**Problem requirements:** Each line below is to be written out in full, exactly as shown.

··········

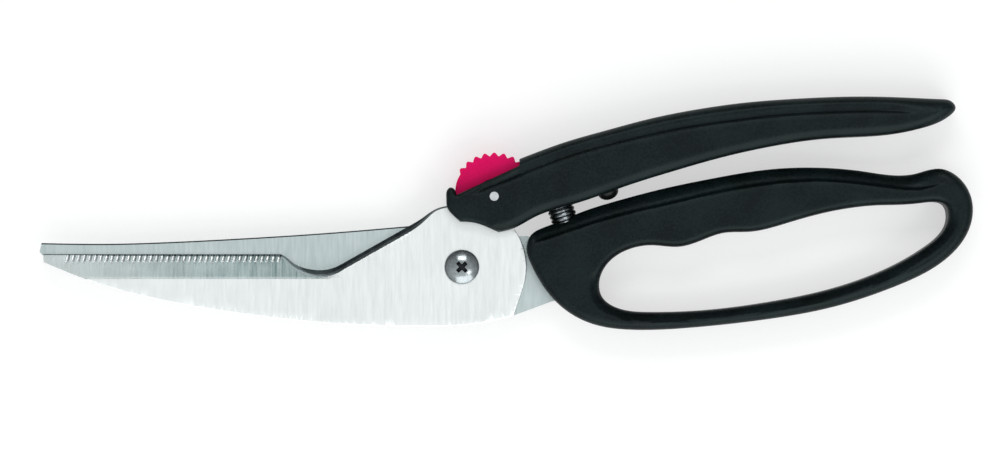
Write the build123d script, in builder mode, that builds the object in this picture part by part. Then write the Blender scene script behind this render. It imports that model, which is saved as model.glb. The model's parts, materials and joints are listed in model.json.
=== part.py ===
from build123d import *

import os
from math import cos, radians, sin

# Poultry shears with a lock and an opening spring, closed, lying flat on a table.
# Millimetres. +Z is up from the table, +X runs from the blade tips to the handle ends, +Y is the side of
# the upper handle. The origin is on the table under the middle of the shears.
# Outlines are drawn about the pivot, and level(), section() and along() put them in place.

os.makedirs("parts", exist_ok=True)

# ---- driving dimensions ----
PIVOT_X, PIVOT_Y = -11.75, -14.4
HANDLE_T = 14.0  # thickness of both handles
MID = HANDLE_T / 2  # plane where the two halves of each handle meet
BLADE_T = 2.5
REAR_BLADE_Z = 4.35
FRONT_BLADE_Z = 7.1
SHIM_T = 0.2
FIT = 0.05  # radial running clearance on the pivot and the lock's pin

SCREW_R = 2.5  # shank that both blades turn on
SCREW_HEAD_R = 4.65
SCREW_HEAD_RIM = 0.55
SCREW_HEAD_DOME = 1.5
CROSS_LENGTH, CROSS_W, CROSS_FLOOR = 3.4, 0.8, 0.4  # the head's cross recess, its floor above the blade
THREAD_R, THREAD_END_Z = 2.0, 1.2
NUT_ACROSS_FLATS = 8.0
NUT_T = 2.2
SPRING_WASHER_T, WASHER_R, WASHER_SLIT = 0.6, 4.3, 0.7
SHIM_R = 6.0

BAND_STEP = 0.4  # the back band of each handle lies this much below its flat panel
EDGE_ROUND = 0.6

PIN_X, PIN_Y = 8.66, 18.9  # the lock's pin
PIN_R, PIN_RECESS = 1.2, 0.2
HUB_R = 4.6
LEVER_Z, LEVER_T = 4.4, 2.35  # hook and hub, level with the rear blade
THUMB_Z, THUMB_T = 3.6, 6.8  # the wide toothed rim under the thumb
RIM_TIP_R, RIM_ROOT_R, RIM_INNER_R = 11.7, 10.8, 4.75
RIM_START, RIM_PLAIN, RIM_END = 38, 146, 178  # the rim's ends and the end of its teeth, in degrees
RIM_PLAIN_R, RIM_END_R = 10.7, 10.35
TOOTH_PITCH = 12.8  # degrees
TOOTH_TIP, TOOTH_ROOT = 2.0, 5.9  # half widths of a tooth, in degrees
TOOTH_CROWN = 0.15
FIRST_TOOTH, TOOTH_COUNT = 51.6, 8
SLOT_START, SLOT_END, SLOT_ROOM = 34, 200.5, 0.4  # the rim's slot in the handle and its radial room
SIDE_ROOM = 0.3  # beside the lever, on either face
HOOK_ANGLE, HOOK_REACH, HOOK_W = 205.0, 10.5, 2.4
LOCK_TURN = 20.0  # degrees from open to locked
DETENT_R, DETENT_ANGLE = 3.3, 290.0
BALL_R, BALL_Z, DETENT_LOW = 0.9, 3.85, 1.2
TRACK_W, TRACK_DEPTH = 2.1, 0.55  # the ball's groove in the lever
HEEL_SWEEP_R = 16.2  # what the rear blade's back clears as the shears open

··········

**Result below:**
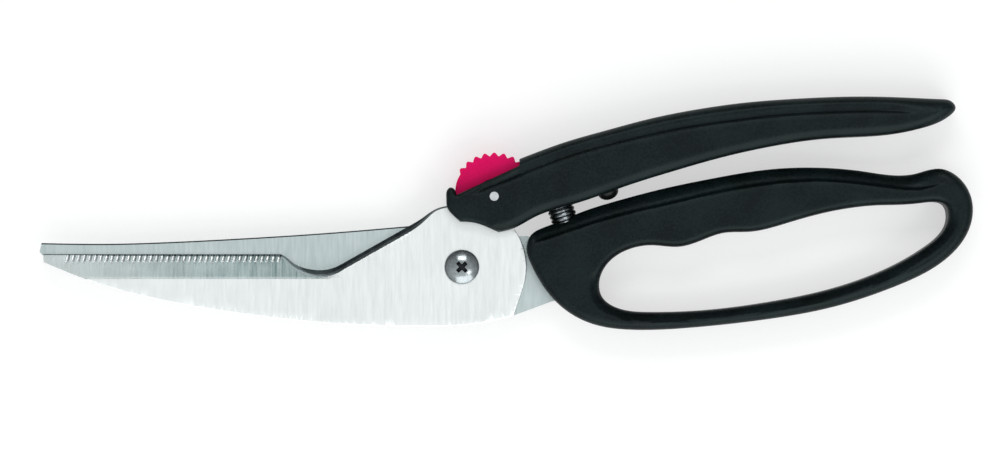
Write the build123d script, in builder mode, that builds the object in this picture part by part. Then write the Blender scene script behind this render. It imports that model, which is saved as model.glb. The model's parts, materials and joints are listed in model.json.
=== part.py ===
from build123d import *

import os
from math import cos, radians, sin

# Poultry shears with a lock and an opening spring, closed, lying flat on a table.
# Millimetres. +Z is up from the table, +X runs from the blade tips to the handle ends, +Y is the side of
# the upper handle. The origin is on the table under the middle of the shears.
# Outlines are drawn about the pivot, and level(), section() and along() put them in place.

os.makedirs("parts", exist_ok=True)

# ---- driving dimensions ----
PIVOT_X, PIVOT_Y = -11.75, -14.4
HANDLE_T = 14.0  # thickness of both handles
MID = HANDLE_T / 2  # plane where the two halves of each handle meet
BLADE_T = 2.5
REAR_BLADE_Z = 4.35
FRONT_BLADE_Z = 7.1
SHIM_T = 0.2
FIT = 0.05  # radial running clearance on the pivot and the lock's pin

SCREW_R = 2.5  # shank that both blades turn on
SCREW_HEAD_R = 4.65
SCREW_HEAD_RIM = 0.55
SCREW_HEAD_DOME = 1.5
CROSS_LENGTH, CROSS_W, CROSS_FLOOR = 3.4, 0.8, 0.4  # the head's cross recess, its floor above the blade
THREAD_R, THREAD_END_Z = 2.0, 1.2
NUT_ACROSS_FLATS = 8.0
NUT_T = 2.2
SPRING_WASHER_T, WASHER_R, WASHER_SLIT = 0.6, 4.3, 0.7
SHIM_R = 6.0

BAND_STEP = 0.4  # the back band of each handle lies this much below its flat panel
EDGE_ROUND = 0.6

PIN_X, PIN_Y = 8.66, 18.9  # the lock's pin
PIN_R, PIN_RECESS = 1.2, 0.2
HUB_R = 4.6
LEVER_Z, LEVER_T = 4.4, 2.35  # hook and hub, level with the rear blade
THUMB_Z, THUMB_T = 3.6, 6.8  # the wide toothed rim under the thumb
RIM_TIP_R, RIM_ROOT_R, RIM_INNER_R = 11.7, 10.8, 4.75
RIM_START, RIM_PLAIN, RIM_END = 38, 146, 178  # the rim's ends and the end of its teeth, in degrees
RIM_PLAIN_R, RIM_END_R = 10.7, 10.35
TOOTH_PITCH = 12.8  # degrees
TOOTH_TIP, TOOTH_ROOT = 2.0, 5.9  # half widths of a tooth, in degrees
TOOTH_CROWN = 0.15
FIRST_TOOTH, TOOTH_COUNT = 51.6, 8
SLOT_START, SLOT_END, SLOT_ROOM = 34, 200.5, 0.4  # the rim's slot in the handle and its radial room
SIDE_ROOM = 0.3  # beside the lever, on either face
HOOK_ANGLE, HOOK_REACH, HOOK_W = 205.0, 10.5, 2.4
LOCK_TURN = 20.0  # degrees from open to locked
DETENT_R, DETENT_ANGLE = 3.3, 290.0
BALL_R, BALL_Z, DETENT_LOW = 0.9, 3.85, 1.2
TRACK_W, TRACK_DEPTH = 2.1, 0.55  # the ball's groove in the lever
HEEL_SWEEP_R = 16.2  # what the rear blade's back clears as the shears open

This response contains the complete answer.